What is being asked: Every line of the material that follows must be printed again exactly.

Information shown:
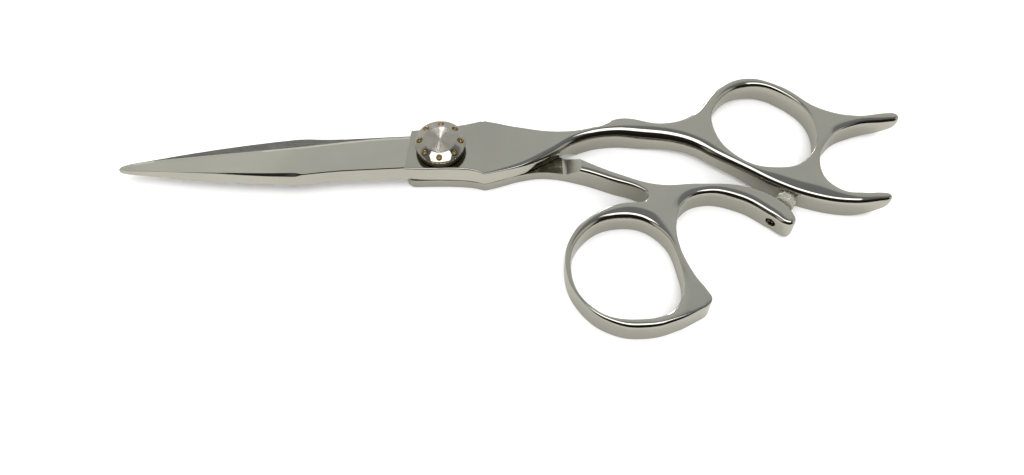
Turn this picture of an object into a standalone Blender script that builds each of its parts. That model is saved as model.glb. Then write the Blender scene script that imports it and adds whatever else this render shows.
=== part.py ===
"""Hair cutting shears: two crossed halves with finger rings, on a dial-adjusted pivot.

The pivot axis is the Z axis.  The shears lie closed on the plane z = 0, blades along -X,
handles along +X.  The finger half lies on top in the blades, the thumb half below it.
"""
import bpy
import bmesh
from math import atan2, cos, pi, radians, sin, tan
from mathutils import Matrix, Vector

MM = 0.001

# Driving sizes, in millimetres
HEIGHT = 5.8              # full height of both handles, and of the two halves at the pivot
RIDE_GAP = 0.3            # clearance between the two riding faces
EDGE_ROUND = 0.5          # rounding on the edges of the forged handles
CENTRE_Y = -0.25          # the closed blades mirror each other about this line
RAMP_START = 26.2         # where each half starts to thicken from half to full height
RAMP_LENGTH = 3.6
ARCH_START = 36.0         # the finger handle's underside arches clear of the table here
ARCH_END = 76.0
ARCH_RISE = 1.4

BLADE_TIP = -69.0
CUT_ANGLE = radians(30)   # slope of the narrow ground band along the cutting edge
ROOT_DEPTH = 0.6          # how far the unfinished blade reaches below its riding face
CUT_HALF_WIDTH = 12.0     # reach of the riding faces to either side of the pivot

BORE_R = 3.3              # pivot bore through both halves
SEAT_R = 4.6              # seat in the thumb half's back for the stud's head
SEAT_DEPTH = 1.5
WASHER_SEAT_R = 5.3
WASHER_SEAT_DEPTH = 0.6
FIT_GAP = 0.3             # room left around the pieces stacked on the stud

DIAL_R = 5.4
DIAL_BASE = HEIGHT + RIDE_GAP
DIAL_SIDE_R = 5.25        # the recessed side below the knurled band
DIAL_BAND_LOW = 7.45      # the knurled band around the dial
DIAL_BAND_TOP = 8.0
DIAL_FACE_R = 3.4         # the turned disc inside the sloping rim
DIAL_FACE_EDGE_Z = 8.8
DIAL_FACE_Z = 8.9
DIAL_POCKET_R = 3.4
DIAL_POCKET_Z = 7.7
DIAL_THREAD_R = 2.3
DIAL_THREAD_Z = 8.3
PIN_COUNT = 8
PIN_START = radians(86.5)
PIN_CIRCLE_R = 4.35
PIN_R = 0.52
PIN_CHAMFER = 0.08
PIN_PROUD = 0.08          # how far a pin stands out of the sloping rim
PIN_DIMPLE_R = 0.36
PIN_DIMPLE_DEPTH = 0.28
PIN_HOLE_R = 0.66
PIN_HOLE_DEPTH = 1.0
PIN_FLOOR_GAP = 0.15
BALL_R = 0.45
BALL_CIRCLE_R = 4.5
BALL_ANGLE = radians(22.5)
BALL_POCKET_R = 0.6
BALL_POCKET_DEPTH = 0.95

STUD_R = 2.0
STUD_CHAMFER = 0.2
CLICK_PLATE_THICK = 0.45
SPRING_THICK = 0.25
SPRING_RISE = 0.3         # how far the spring washer is dished

BUMPER_SEAT = (68.3, -20.35)      # where the bumper's hole leaves the arm's outer wall
BUMPER_ANGLE = radians(50)
BUMPER_Z = 2.9
BUMPER_R = 2.1
BUMPER_HOLE_R = 1.15
BUMPER_STEM = 3.0         # start of the bumper's stem, measured from the seat
BUMPER_FLANGE = 5.0       # underside of its head
BUMPER_TOP = 7.7
SCREW_TOP = 2.7
SCREW_LOW = 1.1
SCREW_SOCKET_R = 0.5
SCREW_SOCKET_DEPTH = 0.7

RIDE_LOW = (HEIGHT - RIDE_GAP) / 2       # riding face of the thumb half
RIDE_HIGH = (HEIGHT + RIDE_GAP) / 2      # riding face of the finger half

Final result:
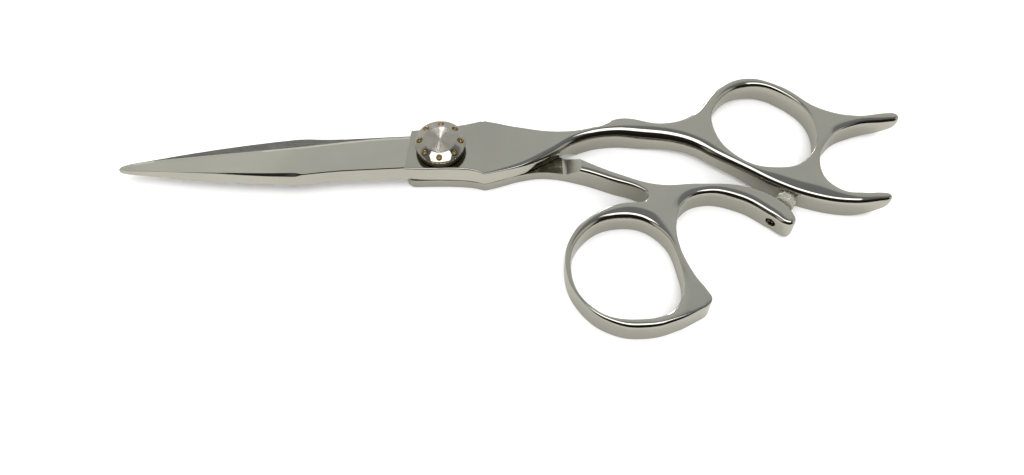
Turn this picture of an object into a standalone Blender script that builds each of its parts. That model is saved as model.glb. Then write the Blender scene script that imports it and adds whatever else this render shows.
=== part.py ===
"""Hair cutting shears: two crossed halves with finger rings, on a dial-adjusted pivot.

The pivot axis is the Z axis.  The shears lie closed on the plane z = 0, blades along -X,
handles along +X.  The finger half lies on top in the blades, the thumb half below it.
"""
import bpy
import bmesh
from math import atan2, cos, pi, radians, sin, tan
from mathutils import Matrix, Vector

MM = 0.001

# Driving sizes, in millimetres
HEIGHT = 5.8              # full height of both handles, and of the two halves at the pivot
RIDE_GAP = 0.3            # clearance between the two riding faces
EDGE_ROUND = 0.5          # rounding on the edges of the forged handles
CENTRE_Y = -0.25          # the closed blades mirror each other about this line
RAMP_START = 26.2         # where each half starts to thicken from half to full height
RAMP_LENGTH = 3.6
ARCH_START = 36.0         # the finger handle's underside arches clear of the table here
ARCH_END = 76.0
ARCH_RISE = 1.4

BLADE_TIP = -69.0
CUT_ANGLE = radians(30)   # slope of the narrow ground band along the cutting edge
ROOT_DEPTH = 0.6          # how far the unfinished blade reaches below its riding face
CUT_HALF_WIDTH = 12.0     # reach of the riding faces to either side of the pivot

BORE_R = 3.3              # pivot bore through both halves
SEAT_R = 4.6              # seat in the thumb half's back for the stud's head
SEAT_DEPTH = 1.5
WASHER_SEAT_R = 5.3
WASHER_SEAT_DEPTH = 0.6
FIT_GAP = 0.3             # room left around the pieces stacked on the stud

DIAL_R = 5.4
DIAL_BASE = HEIGHT + RIDE_GAP
DIAL_SIDE_R = 5.25        # the recessed side below the knurled band
DIAL_BAND_LOW = 7.45      # the knurled band around the dial
DIAL_BAND_TOP = 8.0
DIAL_FACE_R = 3.4         # the turned disc inside the sloping rim
DIAL_FACE_EDGE_Z = 8.8
DIAL_FACE_Z = 8.9
DIAL_POCKET_R = 3.4
DIAL_POCKET_Z = 7.7
DIAL_THREAD_R = 2.3
DIAL_THREAD_Z = 8.3
PIN_COUNT = 8
PIN_START = radians(86.5)
PIN_CIRCLE_R = 4.35
PIN_R = 0.52
PIN_CHAMFER = 0.08
PIN_PROUD = 0.08          # how far a pin stands out of the sloping rim
PIN_DIMPLE_R = 0.36
PIN_DIMPLE_DEPTH = 0.28
PIN_HOLE_R = 0.66
PIN_HOLE_DEPTH = 1.0
PIN_FLOOR_GAP = 0.15
BALL_R = 0.45
BALL_CIRCLE_R = 4.5
BALL_ANGLE = radians(22.5)
BALL_POCKET_R = 0.6
BALL_POCKET_DEPTH = 0.95

STUD_R = 2.0
STUD_CHAMFER = 0.2
CLICK_PLATE_THICK = 0.45
SPRING_THICK = 0.25
SPRING_RISE = 0.3         # how far the spring washer is dished

BUMPER_SEAT = (68.3, -20.35)      # where the bumper's hole leaves the arm's outer wall
BUMPER_ANGLE = radians(50)
BUMPER_Z = 2.9
BUMPER_R = 2.1
BUMPER_HOLE_R = 1.15
BUMPER_STEM = 3.0         # start of the bumper's stem, measured from the seat
BUMPER_FLANGE = 5.0       # underside of its head
BUMPER_TOP = 7.7
SCREW_TOP = 2.7
SCREW_LOW = 1.1
SCREW_SOCKET_R = 0.5
SCREW_SOCKET_DEPTH = 0.7

RIDE_LOW = (HEIGHT - RIDE_GAP) / 2       # riding face of the thumb half
RIDE_HIGH = (HEIGHT + RIDE_GAP) / 2      # riding face of the finger half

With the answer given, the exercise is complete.